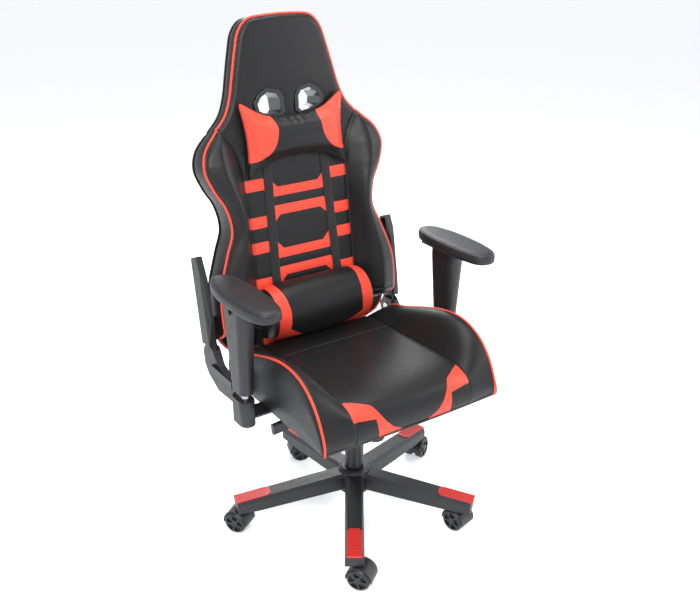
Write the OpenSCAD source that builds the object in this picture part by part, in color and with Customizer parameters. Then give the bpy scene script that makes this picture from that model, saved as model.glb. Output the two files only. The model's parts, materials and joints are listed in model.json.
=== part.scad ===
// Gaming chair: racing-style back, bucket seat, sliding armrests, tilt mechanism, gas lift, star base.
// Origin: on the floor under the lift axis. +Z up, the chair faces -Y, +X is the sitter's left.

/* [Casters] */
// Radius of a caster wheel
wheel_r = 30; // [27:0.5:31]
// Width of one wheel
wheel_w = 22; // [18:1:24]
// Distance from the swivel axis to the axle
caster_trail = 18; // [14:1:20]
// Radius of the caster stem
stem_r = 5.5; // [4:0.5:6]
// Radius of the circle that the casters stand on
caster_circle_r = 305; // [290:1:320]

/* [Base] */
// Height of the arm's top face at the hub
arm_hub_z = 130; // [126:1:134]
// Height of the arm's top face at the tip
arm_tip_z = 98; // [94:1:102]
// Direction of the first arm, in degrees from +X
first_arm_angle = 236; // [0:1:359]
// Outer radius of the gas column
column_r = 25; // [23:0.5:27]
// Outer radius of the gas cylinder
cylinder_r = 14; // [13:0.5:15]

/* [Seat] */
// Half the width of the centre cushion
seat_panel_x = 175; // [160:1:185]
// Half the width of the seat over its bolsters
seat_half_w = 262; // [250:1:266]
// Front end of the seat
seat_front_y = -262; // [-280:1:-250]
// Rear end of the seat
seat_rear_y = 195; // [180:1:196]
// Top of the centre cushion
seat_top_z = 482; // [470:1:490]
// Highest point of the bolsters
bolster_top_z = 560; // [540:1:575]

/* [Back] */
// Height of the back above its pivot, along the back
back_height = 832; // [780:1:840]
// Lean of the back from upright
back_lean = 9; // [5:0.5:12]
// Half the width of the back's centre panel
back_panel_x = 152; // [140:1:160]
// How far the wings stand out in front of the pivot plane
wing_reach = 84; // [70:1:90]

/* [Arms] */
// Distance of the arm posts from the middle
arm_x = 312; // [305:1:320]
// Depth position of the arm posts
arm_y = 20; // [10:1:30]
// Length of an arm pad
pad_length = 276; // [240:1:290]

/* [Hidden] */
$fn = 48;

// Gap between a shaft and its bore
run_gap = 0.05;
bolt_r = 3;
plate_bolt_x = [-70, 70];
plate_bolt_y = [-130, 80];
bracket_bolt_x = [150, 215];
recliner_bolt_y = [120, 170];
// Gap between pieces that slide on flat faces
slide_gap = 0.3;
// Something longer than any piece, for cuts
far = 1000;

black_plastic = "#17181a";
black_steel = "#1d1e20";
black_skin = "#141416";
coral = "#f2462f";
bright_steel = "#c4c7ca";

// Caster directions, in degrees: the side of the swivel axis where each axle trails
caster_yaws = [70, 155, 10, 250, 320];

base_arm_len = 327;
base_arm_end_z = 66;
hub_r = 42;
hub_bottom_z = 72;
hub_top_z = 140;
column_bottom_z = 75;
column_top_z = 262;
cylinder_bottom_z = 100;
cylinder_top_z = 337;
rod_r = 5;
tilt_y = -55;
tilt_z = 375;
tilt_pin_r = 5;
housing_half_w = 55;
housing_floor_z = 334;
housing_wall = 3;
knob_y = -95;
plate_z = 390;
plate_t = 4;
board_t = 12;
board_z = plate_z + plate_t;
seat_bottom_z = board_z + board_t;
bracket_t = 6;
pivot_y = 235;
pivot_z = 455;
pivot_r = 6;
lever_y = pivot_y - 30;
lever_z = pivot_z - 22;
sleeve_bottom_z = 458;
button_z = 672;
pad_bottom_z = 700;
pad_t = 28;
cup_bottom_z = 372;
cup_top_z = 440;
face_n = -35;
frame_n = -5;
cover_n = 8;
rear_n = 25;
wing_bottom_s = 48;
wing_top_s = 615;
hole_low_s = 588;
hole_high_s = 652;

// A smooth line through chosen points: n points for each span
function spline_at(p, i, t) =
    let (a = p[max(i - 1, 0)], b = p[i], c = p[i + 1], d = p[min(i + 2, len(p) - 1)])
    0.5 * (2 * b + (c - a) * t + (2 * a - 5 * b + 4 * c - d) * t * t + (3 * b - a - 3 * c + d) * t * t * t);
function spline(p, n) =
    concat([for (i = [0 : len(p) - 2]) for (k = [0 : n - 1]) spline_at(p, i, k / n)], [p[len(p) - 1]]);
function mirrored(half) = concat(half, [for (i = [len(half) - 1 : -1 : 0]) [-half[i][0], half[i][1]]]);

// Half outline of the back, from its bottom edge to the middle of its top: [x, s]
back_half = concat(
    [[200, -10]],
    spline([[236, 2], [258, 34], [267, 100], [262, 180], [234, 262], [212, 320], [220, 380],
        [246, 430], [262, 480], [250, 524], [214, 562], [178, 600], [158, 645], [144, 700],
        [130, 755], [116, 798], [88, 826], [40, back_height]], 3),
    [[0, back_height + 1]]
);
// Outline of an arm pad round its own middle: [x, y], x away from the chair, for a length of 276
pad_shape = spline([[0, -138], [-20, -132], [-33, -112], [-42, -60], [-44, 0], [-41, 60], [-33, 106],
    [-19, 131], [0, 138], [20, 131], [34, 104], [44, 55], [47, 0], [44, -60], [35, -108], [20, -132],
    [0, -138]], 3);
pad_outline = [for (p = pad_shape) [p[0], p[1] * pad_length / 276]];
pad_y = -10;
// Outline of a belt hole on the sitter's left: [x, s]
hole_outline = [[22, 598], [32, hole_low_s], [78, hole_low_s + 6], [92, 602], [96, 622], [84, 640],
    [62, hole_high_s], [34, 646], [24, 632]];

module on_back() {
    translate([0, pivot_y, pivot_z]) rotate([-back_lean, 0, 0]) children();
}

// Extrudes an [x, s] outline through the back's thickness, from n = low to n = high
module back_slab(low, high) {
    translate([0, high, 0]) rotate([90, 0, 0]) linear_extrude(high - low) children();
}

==

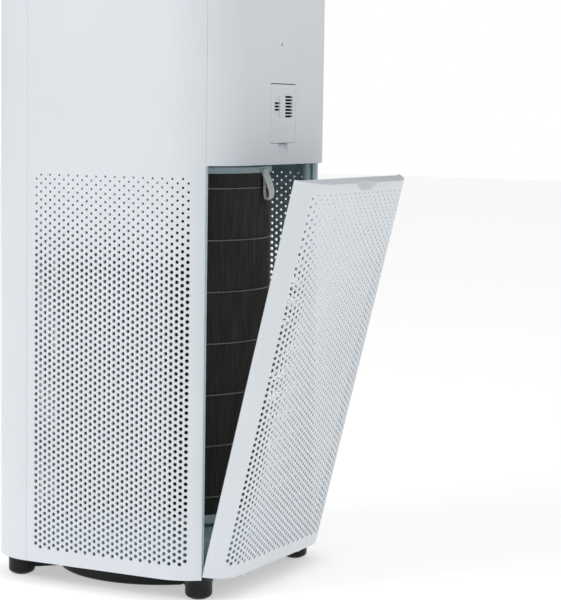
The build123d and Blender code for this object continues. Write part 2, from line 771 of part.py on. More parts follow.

▸ Problem requirements
Take the listing above and repeat exactly the lines from the one containing "Write the OpenSCAD" through the one containing "the sitter's left.", both included.

▸ Output for this exercise
Write the OpenSCAD source that builds the object in this picture part by part, in color and with Customizer parameters. Then give the bpy scene script that makes this picture from that model, saved as model.glb. Output the two files only. The model's parts, materials and joints are listed in model.json.
=== part.scad ===
// Gaming chair: racing-style back, bucket seat, sliding armrests, tilt mechanism, gas lift, star base.
// Origin: on the floor under the lift axis. +Z up, the chair faces -Y, +X is the sitter's left.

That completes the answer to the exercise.